As more foreign aid trickles in, critics have been ratcheting up the pressure on its military rulers to accelerate a relief effort that is only delivering an estimated one tenth of the supplies needed in the devastated delta.
One Yangon businessman who returned from a personal aid mission to Bogalay, a delta township where at least 10,000 people were killed, told Reuters that soldiers were appropriating aid.
"There are still some villages in the worst-hit areas that nobody has got to," the man, in his late 30s, said. "Around Bogalay, private donors are not allowed to distribute their assistance to the victims themselves. We had to hand over what we had."
U.N. Secretary General Ban Ki-moon spoke on Monday of his "immense frustration" at the junta’s "unacceptably slow response" to the humanitarian crisis in Myanmar. In his most critical comments on Myanmar to date, he urged the junta to lift all restrictions on foreign relief workers.
Montas was asked if Ban felt the same way on Tuesday.
"It’s still too slow," she said, adding that the situation had improved somewhat since Monday.

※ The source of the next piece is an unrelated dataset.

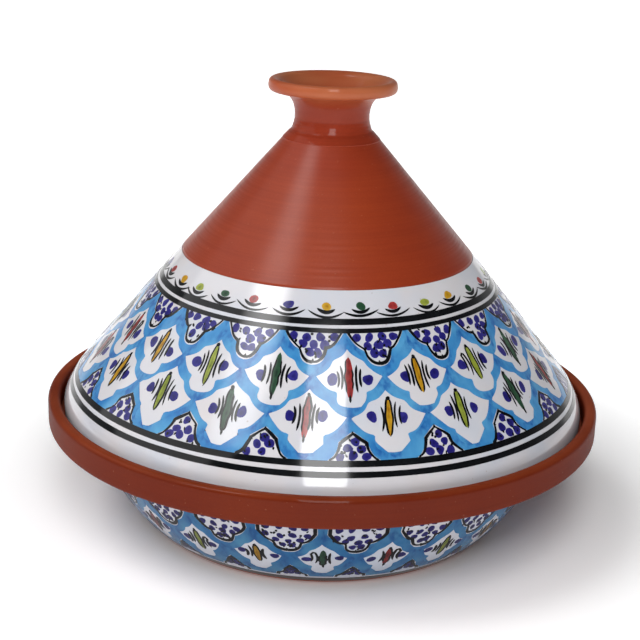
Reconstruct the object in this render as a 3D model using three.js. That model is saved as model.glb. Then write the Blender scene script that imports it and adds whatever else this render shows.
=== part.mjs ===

"It’s not improving as fast we would wish," Montas said. "It’s not improving as fast as the situation requires. But some more aid is getting in today than ... yesterday."
Ban has been trying for days to speak with Myanmar’s senior general Than Shwe but has been unable to reach him, she said.
However, Ban discussed Myanmar’s humanitarian crisis with a number of senior officials in the region, including the president of Indonesia, prime minister of Singapore and foreign minister of China, she said.
U.N. humanitarian affairs chief John Holmes said on Monday U.N. relief workers had obtained 34 visas but needed more. Montas had no update on the number of visas issued.
However, she said aid workers from some countries were having fewer difficulties getting visas to help with the relief effort. She gave no details.